Moscow seriously pressed for a ceasefire in Libya. Both the GNA and LNA initially acquiesced, under pressure from top Russian and Turkish officials for Haftar and al-Serraj to come to Moscow and sign the prepared agreement. Al-Serraj refused to talk directly to Haftar, but he did sign the document before returning to Tripoli. Haftar asked for time to consider, but then left without signing, embarrassing Putin, who hoped for a major diplomatic triumph that would emphasize Russia’s increased standing in the Middle East. The Libyan warlord has had the upper hand in recent fighting and apparently wanted the ceasefire agreement to signal the GNA’s surrender; moreover, he never agreed to withdraw his forces from the outskirts of Tripoli.

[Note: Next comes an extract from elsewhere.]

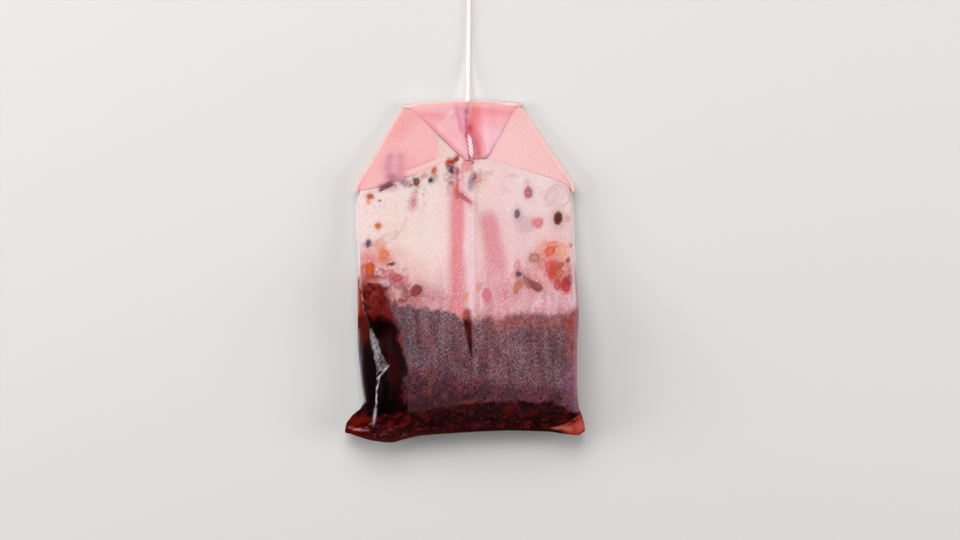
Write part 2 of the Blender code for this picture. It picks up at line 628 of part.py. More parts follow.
def build():
    for thing in list(bpy.data.objects):
        bpy.data.objects.remove(thing, do_unlink=True)

    paper_finish = finish("wet_filter_paper", (0.80, 0.48, 0.46), 0.55)
    tea_finish = finish("wet_tea", (0.10, 0.02, 0.02), 0.35)
    cotton = finish("cotton_thread", (0.85, 0.80, 0.74), 0.8)
    card = finish("tag_card", (0.86, 0.83, 0.77), 0.7)
    colours = {
        "hibiscus": (0.16, 0.01, 0.04),
        "hibiscus_red": (0.35, 0.03, 0.04),
        "seed_brown": (0.16, 0.04, 0.02),
        "seed_dark": (0.06, 0.03, 0.05),
        "peel_orange": (0.70, 0.22, 0.06),
        "petal_pink": (0.65, 0.25, 0.20),
    }
    bit_finishes = {name: finish(name, colour, 0.4) for name, colour in colours.items()}

    paper = paper_shell(paper_finish)
    left_edge = [(-19.6, 15.9), (-16.0, 16.2), (-13.0, 17.1), (-10.0, 18.3), (-7.0, 19.6), (-4.4, 20.9),
                 (-5.2, 23.0), (-5.4, 25.5), (-5.6, 28.0), (-6.0, 29.6)]
    right_edge = [(19.4, 16.7), (16.8, 17.7), (14.2, 18.6), (11.0, 19.6), (8.0, 20.5), (4.9, 21.4),
                  (4.4, 23.0), (4.4, 25.5), (4.8, 28.0), (5.4, 29.6)]
    for name, side, edge in (("corner_left", -1, left_edge), ("corner_right", 1, right_edge)):
        join_or_cut(paper, corner_flap(name, side, edge), "UNION")

    tip_z = front_top(THREAD_X, HOLE_Y) + TIP_REST
    pierce_z = front_top(PIERCE_X, PIERCE_Y)
    hidden_z = front_top(THREAD_X, 30.0) + CLEAR + THREAD / 2
    holes = [
        hole_cutter("hole_tip", (0.6, HOLE_Y, tip_z + 1.0), (0.85, 2.0), 3.2, (0, 0, 1)),
        hole_cutter("hole_fold", (THREAD_X, FOLD_TOP, hidden_z), (0.8, 0.8), 4.0, (0, 1, 0)),
        hole_cutter("hole_front", (PIERCE_X, PIERCE_Y - 0.1, pierce_z), (0.85, 1.9), 0.9, (0, 0, 1)),
    ]
    for cutter in holes:
        join_or_cut(paper, cutter, "DIFFERENCE")

    tea_top_front = smooth(
        (-19.8, -4.0), (-11.6, -6.2), (-8.3, -6.9), (-1.9, -8.6),
        (3.3, -9.9), (10.6, -8.6), (16.4, -8.9), (21.0, -8.0),
    )
    tea_top_back = smooth((-20.0, -5.0), (0.0, -8.5), (20.0, -6.0))
    clump("tea_front", front_station, tea_top_front, TEA_END, tea_finish)
    clump("tea_back", back_station, tea_top_back, TEA_END, tea_finish)

    over = TIP_REST + WALL / 2 + CLEAR + THREAD / 2
    stitch = [
        (1.42, 17.6, (FRONT_LOW(17.6) + FRONT_HIGH(17.6)) / 2),
        (1.40, 18.6, (FRONT_LOW(18.6) + FRONT_HIGH(18.6)) / 2 + 0.05),
        (PIERCE_X, PIERCE_Y, pierce_z + 0.05),
        (1.30, 21.2, front_top(1.3, 21.2) + over),
        (1.20, 22.6, front_top(1.2, 22.6) + over),
        (1.00, 24.4, front_top(1.0, 24.4) + over + 0.25),
        (0.75, 26.2, front_top(0.7, 26.2) + over + 0.75),
        (0.60, HOLE_Y, front_top(0.6, HOLE_Y) + over - 0.25),
        (0.52, 28.7, hidden_z + 0.05),
        (THREAD_X, 30.2, hidden_z),
        (THREAD_X, 32.3, hidden_z),
    ]
    tube("thread_stitch", stitch, cotton)
    lie = OFF_TABLE + THREAD / 2
    lead = [
        (THREAD_X, 32.6, hidden_z),
        (0.52, 34.6, hidden_z - 0.25),
        (0.56, 37.5, 1.9),
        (0.62, 41.0, 1.05),
        (0.68, 45.0, lie),
        (0.74, 50.0, lie),
        (0.80, 55.0, lie),
        (0.83, 57.9, lie),
    ]
    tube("thread_lead", lead, cotton)
    coil("thread_coil", cotton)
    tag_edge = TAG_CORNER[0] + TAG_SIZE[0]
    middle = OFF_TABLE + TAG_LEAF + CLEAR + THREAD / 2
    tail = [
        (0.25, 66.9, middle + 0.15),
        (-0.1, 68.6, middle + 0.05),
        (-1.1, 70.6, middle),
        (tag_edge - 1.6, 72.0, middle),
        (tag_edge - 4.5, 72.6, middle),
        (tag_edge - 9.0, 72.4, middle),
    ]
    tube("thread_tail", tail, cotton)
    tag("paper_tag", card)

    for name, kind, x, y, length, width, thick, turn_deg, colour in BITS:
        bit(name, kind, x, y, length, width, thick, turn_deg, bit_finishes[colour])


build()
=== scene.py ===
# %% [markdown]
# # A used tea bag
#
# This lesson dresses a plain model of a used fruit tea bag. The bag is wet: one strip of
# filter paper, folded into two chambers, full of swollen hibiscus, with a cotton thread.
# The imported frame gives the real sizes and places, and each cell makes one piece or finish.

# %% Load the frame
import math

import bmesh
import bpy
import numpy as np
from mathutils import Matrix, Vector

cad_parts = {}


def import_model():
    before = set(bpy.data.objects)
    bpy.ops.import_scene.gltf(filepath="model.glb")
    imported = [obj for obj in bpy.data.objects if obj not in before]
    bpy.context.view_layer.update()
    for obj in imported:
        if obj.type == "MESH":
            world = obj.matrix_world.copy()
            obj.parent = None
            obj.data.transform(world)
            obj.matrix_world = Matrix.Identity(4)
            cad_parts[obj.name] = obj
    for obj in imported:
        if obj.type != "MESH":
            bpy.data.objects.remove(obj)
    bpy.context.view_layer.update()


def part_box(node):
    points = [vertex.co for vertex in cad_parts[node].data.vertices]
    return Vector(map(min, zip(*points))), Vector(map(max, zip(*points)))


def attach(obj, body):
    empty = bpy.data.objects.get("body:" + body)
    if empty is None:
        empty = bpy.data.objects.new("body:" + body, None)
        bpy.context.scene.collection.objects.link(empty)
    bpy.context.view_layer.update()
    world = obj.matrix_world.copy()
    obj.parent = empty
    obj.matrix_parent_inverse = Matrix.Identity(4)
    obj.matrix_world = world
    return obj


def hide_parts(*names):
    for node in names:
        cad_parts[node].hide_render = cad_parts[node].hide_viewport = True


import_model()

MM = 0.001
bag_low, bag_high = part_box("filter_paper")
BAG_THICK = bag_high.z / MM
print("bag, in millimetres:", [round(side / MM, 1) for side in bag_high - bag_low])

# %% [markdown]
# ## Camera, light and floor
#
# A limp wet bag can't stand, so it lies on its back and the camera looks straight down at
# its front. A long lens from half a metre keeps the outline free of perspective. Most of
# the light is one wide soft source past the thread's end, because a raking light draws the
# paper's folds, and two weaker ones at the sides catch the wet edges.

# %% Camera
PICTURE_WIDTH = 185 * MM
PICTURE_SHIFT = 2.9 * MM
LENS, SENSOR = 100.0, 36.0


def new_object(name, data):
    """An object in the scene that shows a mesh, a light or other data."""
    thing = bpy.data.objects.new(name, data)
    bpy.context.scene.collection.objects.link(thing)
    return thing


camera = new_object("camera", bpy.data.cameras.new("camera"))
camera.data.lens = LENS
camera.data.sensor_width = SENSOR
camera.location = (PICTURE_SHIFT, 0.0, bag_high.z / 2 + PICTURE_WIDTH * LENS / SENSOR)
bpy.context.scene.camera = camera
bpy.context.scene.view_settings.view_transform = "Standard"
print("camera is", round(camera.location.z, 3), "m above the floor")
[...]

Erdoğan announced Turkey has done its part and now it was time for Putin to rein in Haftar. Despite even Kremlin-friendly Russian media outlets criticizing the “field marshal’s” obstinacy (Kommersant, January 19, 2020), the Ministry of Defense (always friendly to the LNA) issued a statement claiming that Haftar left Moscow for only a couple of days for consultation with allies but would be back to sign (Militarynews.ru, January 14, 2020).
Yet, nothing of the sort happened, and the January 19 Berlin conference on Libya ended without any significant progress (see EDM, January 20, 2020). Again, the Moscow press blamed the “unpredictable” Haftar (Kommersant, January 20, 2020).
Putin’s personalized policy of close friendship with Erdoğan seems based on the assumption that it is possible to turn Turkey permanently away from the West and that this strategic goal is much more important than any petty gains to be made in Libya (or Syria). Putin is a modern-day Russian tsar of sorts, and foreign policy is the tsar’s domain; but many within the Russian military and diplomatic community do not believe it is actually possible to permanently turn Turkey. They are quietly trying to dissuade Putin or undermine his ill-advised political choices. The same seems to be true of Putin’s personalized friendship with Israeli Prime Minister Benjamin Netanyahu. Both policies are extremely fragile, dependent exclusively on personalities instead of institutions.